Exercise prompt: Write out the listing in full, matching it word for word.

Information supplied:
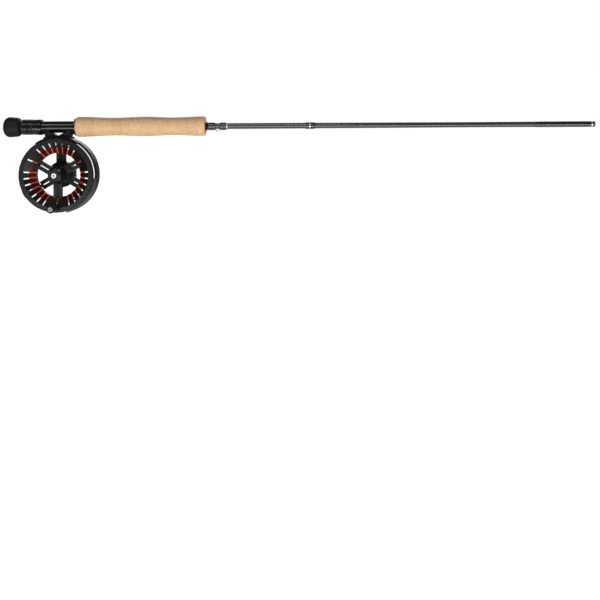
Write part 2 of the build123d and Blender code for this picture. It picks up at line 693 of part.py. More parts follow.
def reel_frame():
    """Half-open cage on a hub plate: foot bar, band down the line side, three arms and a pillar."""
    frame = ring_on_reel(HUB_PLATE_RADIUS, SPINDLE_RADIUS, ARM_FRONT_Y - 0.4, HUB_PLATE_REAR_Y)
    frame += cage_band(CAGE_MIDDLE_Y, CAGE_REAR_Y, CAGE_START_ANGLE, CAGE_END_ANGLE)
    frame += cage_band(CAGE_FRONT_Y, CAGE_REAR_Y, TOP_BAR_START_ANGLE, CAGE_END_ANGLE)
    frame += foot_arm()
    frame += frame_arm(330, True)
    frame += frame_arm(210, True)
    pillar = cage_band(CAGE_FRONT_Y, CAGE_REAR_Y, 210 - PILLAR_HALF_ANGLE, 210 + PILLAR_HALF_ANGLE)
    frame += pillar
    pad_top = REEL_DROP - FOOT_PAD_DROP
    pad_base = CAGE_INNER_RADIUS * math.cos(math.asin(PEDESTAL_LENGTH / 2 / CAGE_INNER_RADIUS))
    depth = CAGE_REAR_Y - CAGE_FRONT_Y
    pad = Pos(0, (CAGE_REAR_Y + CAGE_FRONT_Y) / 2, (pad_top + pad_base) / 2) * Box(
        PEDESTAL_LENGTH, depth, pad_top - pad_base
    )
    inside = ring_on_reel(CAGE_INNER_RADIUS, 0, CAGE_FRONT_Y - 1, CAGE_REAR_Y + 1)
    above = Pos(0, 0, pad_top + 5) * Box(3 * PEDESTAL_LENGTH, 3 * depth, 10)
    frame += pad - inside
    frame -= above
    for x in foot_screw_places():
        seat = foot_screw_floor(x)
        head = FOOT_SCREW_HEAD_RADIUS + GLUE
        shank = FOOT_SCREW_RADIUS + GLUE
        frame -= Pos(x, 0, pad_top - 2) * Cylinder(shank, 8)
        frame -= Pos(x, 0, seat + FOOT_SCREW_HEAD / 2) * Cone(head, shank, FOOT_SCREW_HEAD)
        frame -= Pos(x, 0, seat - 2) * Cylinder(head, 4)
    for angle in GUARD_SCREW_ANGLES:
        middle = (CAGE_RADIUS + CAGE_INNER_RADIUS) / 2
        hole = GUARD_SCREW_SHANK_RADIUS + GLUE
        frame -= axial_cylinder(hole, GUARD_SCREW_BITE, CAGE_MIDDLE_Y - 0.1, middle, angle)
    return frame


def line_guard():
    """Curved bar screwed to the front edge of the cage's band, beside the spool's rim."""
    guard = cage_band(CAGE_FRONT_Y, CAGE_MIDDLE_Y - GLUE, GUARD_START_ANGLE, GUARD_END_ANGLE)
    middle = (CAGE_RADIUS + CAGE_INNER_RADIUS) / 2
    for angle in GUARD_SCREW_ANGLES:
        guard -= axial_cylinder(GUARD_SCREW_SHANK_RADIUS + GLUE, 12, CAGE_FRONT_Y - 1, middle, angle)
        guard -= axial_cylinder(GUARD_SCREW_RADIUS + GLUE, 2, CAGE_FRONT_Y - 1, middle, angle)
    return guard


def guard_screws():
    """Small screws through the line guard into the cage's band."""
    middle = (CAGE_RADIUS + CAGE_INNER_RADIUS) / 2
    screws = []
    for angle in GUARD_SCREW_ANGLES:
        head = axial_cylinder(GUARD_SCREW_RADIUS, 1.0, CAGE_FRONT_Y, middle, angle)
        length = CAGE_MIDDLE_Y - CAGE_FRONT_Y + GUARD_SCREW_BITE - 1
        shank = axial_cylinder(GUARD_SCREW_SHANK_RADIUS, length, CAGE_FRONT_Y + 0.5, middle, angle)
        screws.extend((head + shank).solids())
    return Compound(children=screws)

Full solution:
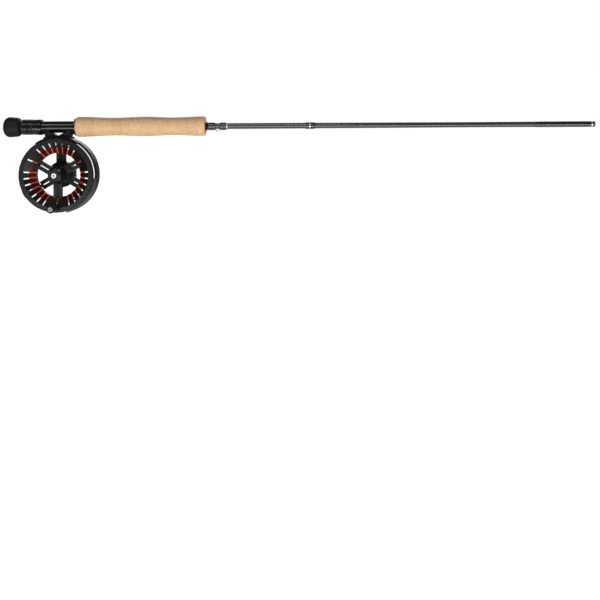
Write part 2 of the build123d and Blender code for this picture. It picks up at line 693 of part.py. More parts follow.
def reel_frame():
    """Half-open cage on a hub plate: foot bar, band down the line side, three arms and a pillar."""
    frame = ring_on_reel(HUB_PLATE_RADIUS, SPINDLE_RADIUS, ARM_FRONT_Y - 0.4, HUB_PLATE_REAR_Y)
    frame += cage_band(CAGE_MIDDLE_Y, CAGE_REAR_Y, CAGE_START_ANGLE, CAGE_END_ANGLE)
    frame += cage_band(CAGE_FRONT_Y, CAGE_REAR_Y, TOP_BAR_START_ANGLE, CAGE_END_ANGLE)
    frame += foot_arm()
    frame += frame_arm(330, True)
    frame += frame_arm(210, True)
    pillar = cage_band(CAGE_FRONT_Y, CAGE_REAR_Y, 210 - PILLAR_HALF_ANGLE, 210 + PILLAR_HALF_ANGLE)
    frame += pillar
    pad_top = REEL_DROP - FOOT_PAD_DROP
    pad_base = CAGE_INNER_RADIUS * math.cos(math.asin(PEDESTAL_LENGTH / 2 / CAGE_INNER_RADIUS))
    depth = CAGE_REAR_Y - CAGE_FRONT_Y
    pad = Pos(0, (CAGE_REAR_Y + CAGE_FRONT_Y) / 2, (pad_top + pad_base) / 2) * Box(
        PEDESTAL_LENGTH, depth, pad_top - pad_base
    )
    inside = ring_on_reel(CAGE_INNER_RADIUS, 0, CAGE_FRONT_Y - 1, CAGE_REAR_Y + 1)
    above = Pos(0, 0, pad_top + 5) * Box(3 * PEDESTAL_LENGTH, 3 * depth, 10)
    frame += pad - inside
    frame -= above
    for x in foot_screw_places():
        seat = foot_screw_floor(x)
        head = FOOT_SCREW_HEAD_RADIUS + GLUE
        shank = FOOT_SCREW_RADIUS + GLUE
        frame -= Pos(x, 0, pad_top - 2) * Cylinder(shank, 8)
        frame -= Pos(x, 0, seat + FOOT_SCREW_HEAD / 2) * Cone(head, shank, FOOT_SCREW_HEAD)
        frame -= Pos(x, 0, seat - 2) * Cylinder(head, 4)
    for angle in GUARD_SCREW_ANGLES:
        middle = (CAGE_RADIUS + CAGE_INNER_RADIUS) / 2
        hole = GUARD_SCREW_SHANK_RADIUS + GLUE
        frame -= axial_cylinder(hole, GUARD_SCREW_BITE, CAGE_MIDDLE_Y - 0.1, middle, angle)
    return frame


def line_guard():
    """Curved bar screwed to the front edge of the cage's band, beside the spool's rim."""
    guard = cage_band(CAGE_FRONT_Y, CAGE_MIDDLE_Y - GLUE, GUARD_START_ANGLE, GUARD_END_ANGLE)
    middle = (CAGE_RADIUS + CAGE_INNER_RADIUS) / 2
    for angle in GUARD_SCREW_ANGLES:
        guard -= axial_cylinder(GUARD_SCREW_SHANK_RADIUS + GLUE, 12, CAGE_FRONT_Y - 1, middle, angle)
        guard -= axial_cylinder(GUARD_SCREW_RADIUS + GLUE, 2, CAGE_FRONT_Y - 1, middle, angle)
    return guard


def guard_screws():
    """Small screws through the line guard into the cage's band."""
    middle = (CAGE_RADIUS + CAGE_INNER_RADIUS) / 2
    screws = []
    for angle in GUARD_SCREW_ANGLES:
        head = axial_cylinder(GUARD_SCREW_RADIUS, 1.0, CAGE_FRONT_Y, middle, angle)
        length = CAGE_MIDDLE_Y - CAGE_FRONT_Y + GUARD_SCREW_BITE - 1
        shank = axial_cylinder(GUARD_SCREW_SHANK_RADIUS, length, CAGE_FRONT_Y + 0.5, middle, angle)
        screws.extend((head + shank).solids())
    return Compound(children=screws)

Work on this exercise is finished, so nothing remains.